→ **TASK DETAILS**: Give back, unchanged, the line with "# Chip capacitors in rows", the line with "obj.matrix_world = Matrix.Identity(4)", and every line between them, and no other line.

→ **SOURCE MATERIAL**:
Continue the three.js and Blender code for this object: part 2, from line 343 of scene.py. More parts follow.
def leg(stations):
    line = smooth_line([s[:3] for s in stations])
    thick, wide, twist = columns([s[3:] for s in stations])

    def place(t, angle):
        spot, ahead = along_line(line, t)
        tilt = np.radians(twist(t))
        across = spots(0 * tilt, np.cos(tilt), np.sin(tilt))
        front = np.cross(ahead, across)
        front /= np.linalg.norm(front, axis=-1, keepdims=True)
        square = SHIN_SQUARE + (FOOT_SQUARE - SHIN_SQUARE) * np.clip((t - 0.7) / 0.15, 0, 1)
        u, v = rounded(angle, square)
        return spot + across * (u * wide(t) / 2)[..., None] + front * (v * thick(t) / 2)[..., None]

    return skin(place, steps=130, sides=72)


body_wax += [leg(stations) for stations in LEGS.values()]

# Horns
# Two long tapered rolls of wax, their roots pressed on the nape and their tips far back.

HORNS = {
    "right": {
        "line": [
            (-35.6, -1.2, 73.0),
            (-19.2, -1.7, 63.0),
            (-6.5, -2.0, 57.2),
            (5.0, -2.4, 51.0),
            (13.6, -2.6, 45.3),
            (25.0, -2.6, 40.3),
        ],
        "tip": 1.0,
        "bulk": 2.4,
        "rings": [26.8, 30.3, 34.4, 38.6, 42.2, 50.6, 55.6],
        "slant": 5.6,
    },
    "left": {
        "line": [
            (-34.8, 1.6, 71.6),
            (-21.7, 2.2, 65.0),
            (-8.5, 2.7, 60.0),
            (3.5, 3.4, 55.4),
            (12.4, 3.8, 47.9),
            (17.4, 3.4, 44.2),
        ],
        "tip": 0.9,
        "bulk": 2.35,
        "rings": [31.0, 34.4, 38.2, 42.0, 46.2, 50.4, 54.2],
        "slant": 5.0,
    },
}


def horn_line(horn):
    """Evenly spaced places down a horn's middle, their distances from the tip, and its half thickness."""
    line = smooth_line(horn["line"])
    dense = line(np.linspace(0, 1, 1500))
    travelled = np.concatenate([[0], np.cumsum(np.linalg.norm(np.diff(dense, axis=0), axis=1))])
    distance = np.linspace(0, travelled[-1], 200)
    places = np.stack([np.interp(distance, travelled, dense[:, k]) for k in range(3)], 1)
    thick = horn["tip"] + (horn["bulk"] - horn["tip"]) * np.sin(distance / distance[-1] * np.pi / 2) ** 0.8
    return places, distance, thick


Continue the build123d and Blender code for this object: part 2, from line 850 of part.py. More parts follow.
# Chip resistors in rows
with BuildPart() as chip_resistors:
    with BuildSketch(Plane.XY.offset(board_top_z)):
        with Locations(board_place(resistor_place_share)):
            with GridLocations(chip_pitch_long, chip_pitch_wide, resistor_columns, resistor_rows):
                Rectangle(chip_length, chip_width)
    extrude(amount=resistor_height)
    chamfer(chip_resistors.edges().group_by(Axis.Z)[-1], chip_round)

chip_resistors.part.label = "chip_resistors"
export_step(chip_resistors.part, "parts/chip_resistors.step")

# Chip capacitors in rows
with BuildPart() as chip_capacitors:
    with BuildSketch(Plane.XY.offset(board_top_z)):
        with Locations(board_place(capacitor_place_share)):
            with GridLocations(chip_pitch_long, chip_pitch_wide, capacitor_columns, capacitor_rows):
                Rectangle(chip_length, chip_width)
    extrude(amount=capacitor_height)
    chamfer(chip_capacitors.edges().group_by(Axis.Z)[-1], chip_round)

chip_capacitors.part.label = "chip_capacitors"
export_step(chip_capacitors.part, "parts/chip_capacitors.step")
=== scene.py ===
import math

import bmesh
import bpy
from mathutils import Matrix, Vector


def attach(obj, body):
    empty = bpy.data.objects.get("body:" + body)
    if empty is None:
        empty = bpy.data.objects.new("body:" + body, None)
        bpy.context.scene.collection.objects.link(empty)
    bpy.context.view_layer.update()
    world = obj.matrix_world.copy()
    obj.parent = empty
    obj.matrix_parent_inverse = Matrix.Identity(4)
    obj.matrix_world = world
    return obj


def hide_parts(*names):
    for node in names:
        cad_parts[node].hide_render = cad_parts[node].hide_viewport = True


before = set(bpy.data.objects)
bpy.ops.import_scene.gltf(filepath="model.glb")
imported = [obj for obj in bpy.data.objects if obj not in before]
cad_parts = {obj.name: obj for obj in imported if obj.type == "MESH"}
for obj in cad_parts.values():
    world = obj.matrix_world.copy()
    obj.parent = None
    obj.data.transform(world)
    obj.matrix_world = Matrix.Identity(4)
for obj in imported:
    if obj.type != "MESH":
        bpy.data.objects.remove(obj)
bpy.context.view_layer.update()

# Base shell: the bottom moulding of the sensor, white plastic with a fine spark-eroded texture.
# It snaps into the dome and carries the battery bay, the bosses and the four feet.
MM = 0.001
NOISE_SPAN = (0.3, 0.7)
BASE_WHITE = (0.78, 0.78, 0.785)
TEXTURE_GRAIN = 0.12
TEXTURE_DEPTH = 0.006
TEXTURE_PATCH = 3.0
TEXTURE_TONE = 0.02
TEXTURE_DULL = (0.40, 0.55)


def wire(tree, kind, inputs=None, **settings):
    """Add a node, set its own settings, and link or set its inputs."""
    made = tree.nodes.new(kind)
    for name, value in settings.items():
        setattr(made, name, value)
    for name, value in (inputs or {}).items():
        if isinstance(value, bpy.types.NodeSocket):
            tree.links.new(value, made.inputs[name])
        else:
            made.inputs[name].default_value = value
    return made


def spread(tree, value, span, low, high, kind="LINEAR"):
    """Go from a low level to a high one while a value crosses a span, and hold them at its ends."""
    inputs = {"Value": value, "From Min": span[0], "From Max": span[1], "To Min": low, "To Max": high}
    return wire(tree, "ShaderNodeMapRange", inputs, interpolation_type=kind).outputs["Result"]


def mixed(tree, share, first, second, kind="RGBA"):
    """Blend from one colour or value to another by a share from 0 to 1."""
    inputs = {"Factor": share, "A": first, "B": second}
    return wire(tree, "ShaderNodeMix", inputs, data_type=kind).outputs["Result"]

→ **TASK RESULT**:
# Chip capacitors in rows
with BuildPart() as chip_capacitors:
    with BuildSketch(Plane.XY.offset(board_top_z)):
        with Locations(board_place(capacitor_place_share)):
            with GridLocations(chip_pitch_long, chip_pitch_wide, capacitor_columns, capacitor_rows):
                Rectangle(chip_length, chip_width)
    extrude(amount=capacitor_height)
    chamfer(chip_capacitors.edges().group_by(Axis.Z)[-1], chip_round)

chip_capacitors.part.label = "chip_capacitors"
export_step(chip_capacitors.part, "parts/chip_capacitors.step")
=== scene.py ===
import math

import bmesh
import bpy
from mathutils import Matrix, Vector


def attach(obj, body):
    empty = bpy.data.objects.get("body:" + body)
    if empty is None:
        empty = bpy.data.objects.new("body:" + body, None)
        bpy.context.scene.collection.objects.link(empty)
    bpy.context.view_layer.update()
    world = obj.matrix_world.copy()
    obj.parent = empty
    obj.matrix_parent_inverse = Matrix.Identity(4)
    obj.matrix_world = world
    return obj


def hide_parts(*names):
    for node in names:
        cad_parts[node].hide_render = cad_parts[node].hide_viewport = True


before = set(bpy.data.objects)
bpy.ops.import_scene.gltf(filepath="model.glb")
imported = [obj for obj in bpy.data.objects if obj not in before]
cad_parts = {obj.name: obj for obj in imported if obj.type == "MESH"}
for obj in cad_parts.values():
    world = obj.matrix_world.copy()
    obj.parent = None
    obj.data.transform(world)
    obj.matrix_world = Matrix.Identity(4)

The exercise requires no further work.